Califia suggests that the reason Macho Sluts has experienced continued success may be that it was born out of activism and grassroots community organising.
He provides the book’s historical context, with a brief account of the Feminist Sex Wars and the response by Samois – the collective of sex-radical lesbians to which he belonged. Samois focused on the power of education to de-shame lesbian sexual expression in all its guises.
“Women got discriminated against for having leather jackets then,” he writes.
“It was a heartbreaking struggle to see our world divided because some of us needed a different kind of sex in order to be satisfied.

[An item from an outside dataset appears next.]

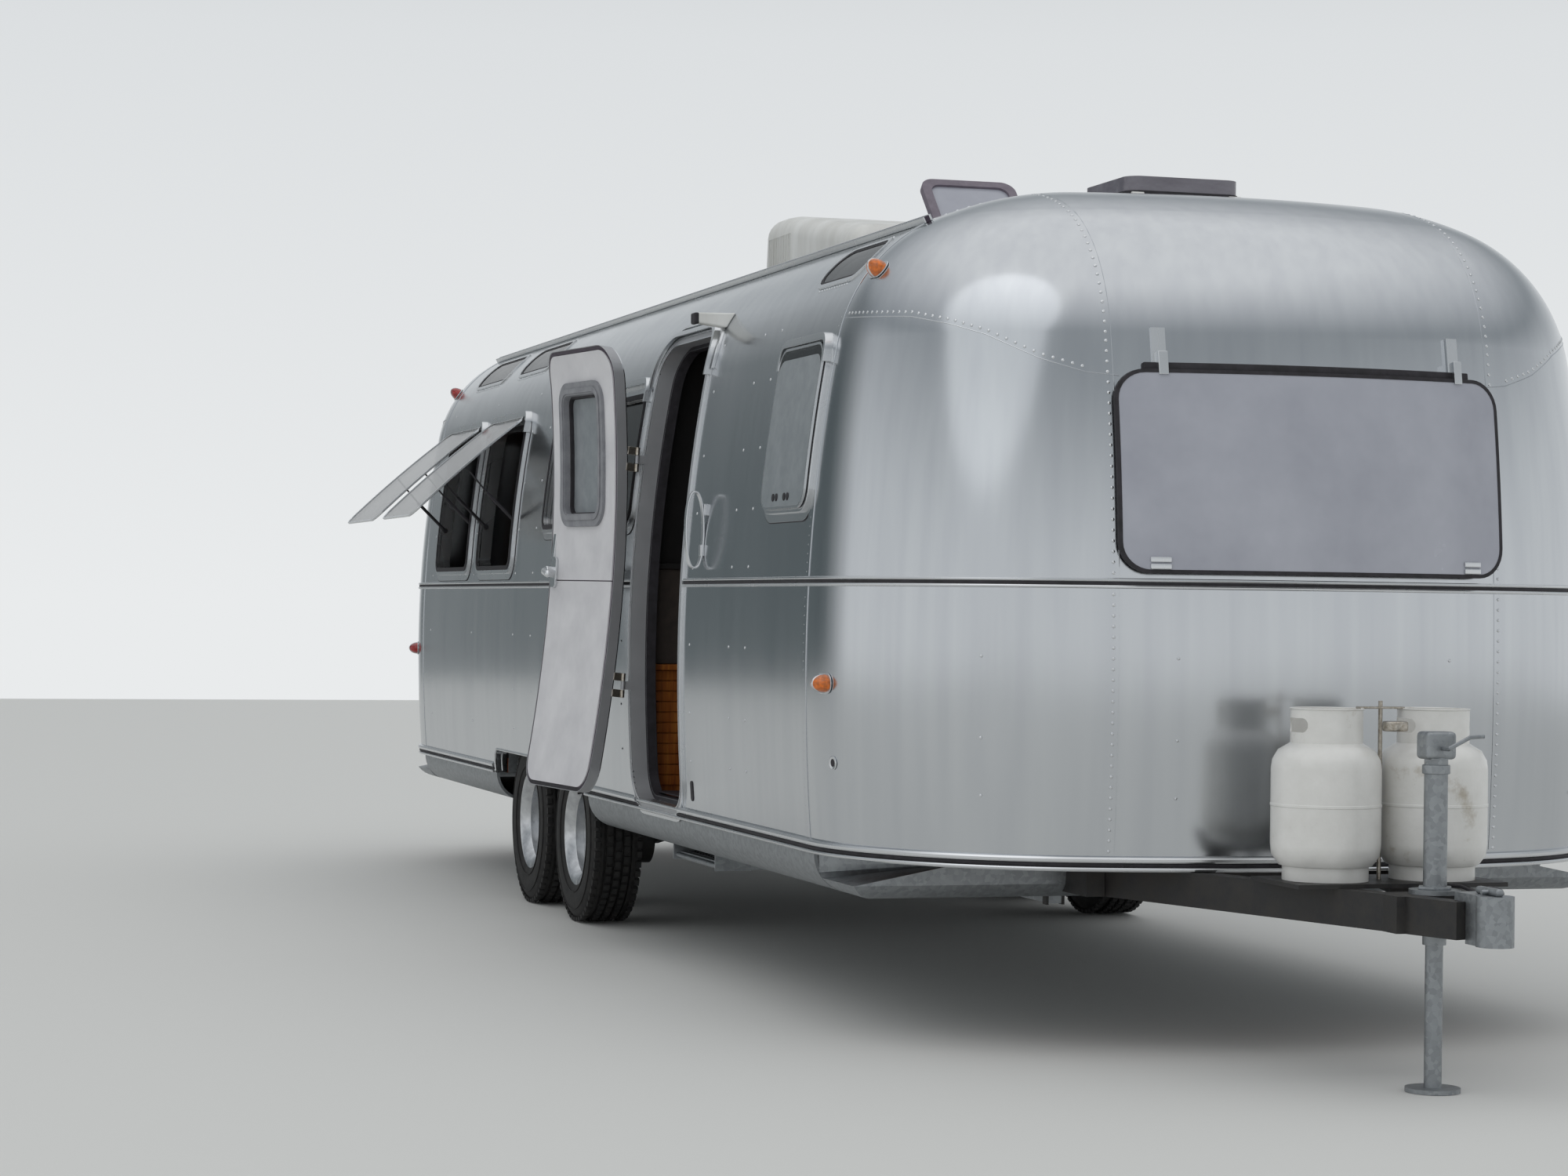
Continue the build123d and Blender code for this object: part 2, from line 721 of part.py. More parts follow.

I never did get a clear description of what ‘good’ feminist sex would look like, by the way, and am still waiting for that information.”
The foreword is important reading for anyone interested in queer feminist history.
I should mention that the stories are hot.
Califia is good at creating exquisitely detailed scenes populated by characters who have nuanced emotional lives. Connection between lovers is fostered by relatable dialogue.
As in most porn, some characterisation is required to convey a degree of eroticism; this is balanced in Macho Sluts by a keen sense of the characters’ humanity. I feel like I know them, or could come across them in a dimly lit bar.
Califia was writing with a specific audience in mind.
“Women wanted erotica that accurately depicted their sexuality, challenged their imaginations, and made them think. They wanted sexy, sweaty, dirty lesbian fiction written by other lesbians,” he said.
What more could we ask of porn?
Nowadays, I grin whenever I hear Macho Sluts pop up in conversations.
Some texts remain alive and relevant, and it seems that new generations of queers are discovering Macho Sluts’ page-turning delights. Given her predilection for authentic queer representation, I reckon Kristen Stewart has actually read it.
Seeing her thumb her way through the pages in Love Lies Bleeding gave me faith in the sheer force that can be found when we embrace our delectable queer history.